In Puerto Rico people live by ethics of community and are more concerned with things like respect, duty and obligation, for them attachment has more to do with the awareness of a person and situations in which these values must be exhibited ( ). This suggests that although all cultures see the importance in the secure-base concept, its meaning differs greatly.

Conclusion:

It is clear that a vast amount of cross cultural studies of strange situation have focused on describing cultural differences in attachment classifications and attributing these differences to cultural practices ( Feeney & Noller, 1996). For example Grossman, Grossman, Spangler, Syess and Unzner (1985) and Miyake et al., (1985) studies showed differences in attachment due to cultural differences in parenting i.e. early independence in Germans.

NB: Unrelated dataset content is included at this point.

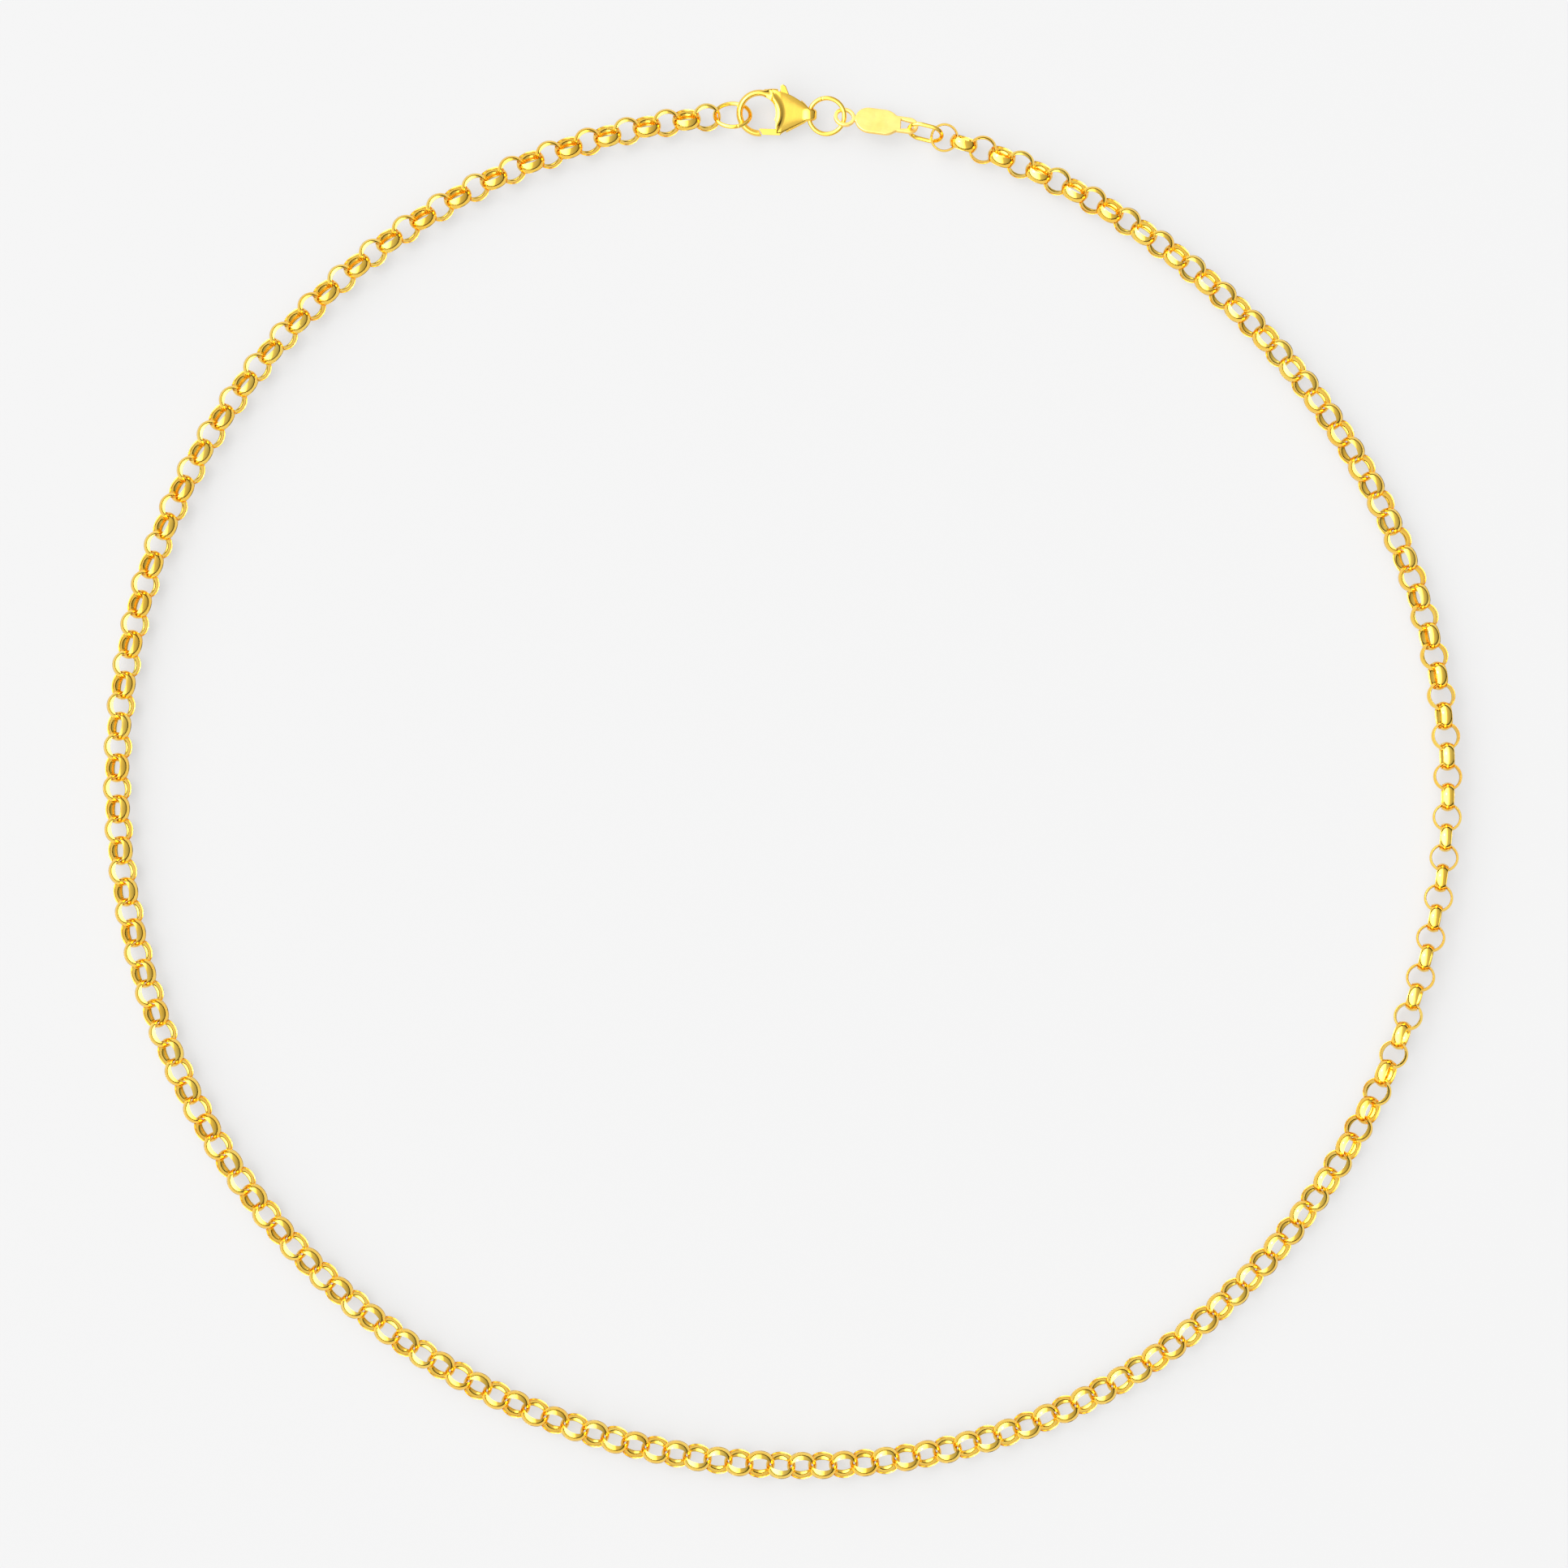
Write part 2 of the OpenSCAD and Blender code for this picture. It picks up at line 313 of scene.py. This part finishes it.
def gold(name, deep, light, roughness, cloud, grain, grain_depth, stretch=(1, 1, 1)):
    """Yellow gold: a colour that drifts between two tones, polishing haze and fine surface grain."""
    material, nodes, links, shader = fresh_material(name)
    shader.inputs["Metallic"].default_value = 1.0
    coords = nodes.new("ShaderNodeTexCoord").outputs["Object"]
    stretched = nodes.new("ShaderNodeMapping")
    stretched.inputs["Scale"].default_value = stretch
    links.new(coords, stretched.inputs["Vector"])
    drift = noise(nodes, links, coords, cloud, 2.0)
    tone = nodes.new("ShaderNodeAttribute")
    tone.attribute_name = "tone"
    add = nodes.new("ShaderNodeMath")
    add.operation = "ADD"
    links.new(spread(nodes, links, drift, -TONE_DRIFT, TONE_DRIFT), add.inputs[0])
    links.new(tone.outputs["Fac"], add.inputs[1])
    colours = nodes.new("ShaderNodeValToRGB")
    colours.color_ramp.elements[0].color = (*deep, 1)
    colours.color_ramp.elements[1].color = (*light, 1)
    links.new(add.outputs["Value"], colours.inputs["Fac"])
    links.new(colours.outputs["Color"], shader.inputs["Base Color"])
    haze = noise(nodes, links, coords, cloud * 3, 3.0)
    links.new(spread(nodes, links, haze, *roughness), shader.inputs["Roughness"])
    fine = noise(nodes, links, stretched.outputs["Vector"], grain, 4.0)
    bump = nodes.new("ShaderNodeBump")
    bump.inputs["Strength"].default_value = 1.0
    bump.inputs["Distance"].default_value = grain_depth
    links.new(fine, bump.inputs["Height"])
    links.new(bump.outputs["Normal"], shader.inputs["Normal"])
    return material


FLOOR_GLOW = 0.58
FLOOR_GREY = 0.13


def pale_floor():
    """Matt paper that glows a little, so that it stays near white in soft light."""
    material, nodes, links, shader = fresh_material("pale_paper")
    shader.inputs["Base Color"].default_value = (FLOOR_GREY, FLOOR_GREY, FLOOR_GREY, 1)
    shader.inputs["Roughness"].default_value = 0.9
    shader.inputs["Specular IOR Level"].default_value = 0.0
    shader.inputs["Emission Color"].default_value = (1, 1, 1, 1)
    shader.inputs["Emission Strength"].default_value = FLOOR_GLOW
    return material


polished_gold = gold(
    "polished_gold",
    deep=(1.0, 0.58, 0.06),
    light=(1.0, 0.72, 0.14),
    roughness=(0.10, 0.18),
    cloud=300,
    grain=1500,
    grain_depth=0.000004,
)
brushed_gold = gold(
    "brushed_gold",
    deep=(0.96, 0.60, 0.14),
    light=(1.0, 0.74, 0.26),
    roughness=(0.38, 0.5),
    cloud=500,
    grain=6000,
    grain_depth=0.00001,
    stretch=(0.15, 1, 1),
)
spring_gold = gold(
    "spring_gold",
    deep=(0.80, 0.50, 0.10),
    light=(0.92, 0.64, 0.18),
    roughness=(0.2, 0.3),
    cloud=800,
    grain=4000,
    grain_depth=0.000006,
)


# ---------------------------------------------------------------- chain links

# Fall of the domed outside from the middle of the band to its edge.
LINK_DOME = 0.24
# Width of the bevel beside the bore, and how far the rim's tip stays inside the band's width.
LINK_BEVEL = 0.14
LINK_TIP = 0.03
# The domed outside stops this far short of the band's full width, on each side.
LINK_EDGE = 0.055
# The bore's radius is this much larger than in CAD, and a dish hollows its middle further.
LINK_EASE = 0.02
LINK_DISH = 0.12
# Points across the outside, off its corner, across the bore and round the link.
CROWN_STEPS = 13
CROWN_CORNER = 0.02
DISH_STEPS = 9
LINK_TURNS = 60
# The seam is a groove at one angle. Its half width, its own points and the space that is kept
# clear of other points are in radians.
SEAM_DEPTH = 0.012
SEAM_HALF = 0.02
SEAM_POINTS = (-0.05, -0.02, -0.008, 0.008, 0.02, 0.05)
SEAM_CLEAR = 0.06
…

From the research and arguments above it can be assumed that culture does play some role in the attachment style infants acquire and on some level the sensitivity shown by caregivers. However although secure attachment is meant to be the most dominant across cultures we cannot assume that infants that form insecure attachment bonds will become less successful adults, as the attachments formed may promote behaviour that is best suited to their culture. We must also be aware that there are other factors that may affect the attachment relationship seen in Ainsworth’s strange situation, for example infant temperament. Each infant and caregiver differ even within cultures, there may still be a large diversity of people within a culture that would show different levels of sensitivity and parental technique to their infant.

The cultural effects may make the strange situation technique questionable as a reliable procedure for determining attachment bonds, but it is still able to give a great deal of information and understanding on the relationship between mother/caregiver and infant and how the bond formed affects the adult relationships and personality, for future researchers to elaborate on further.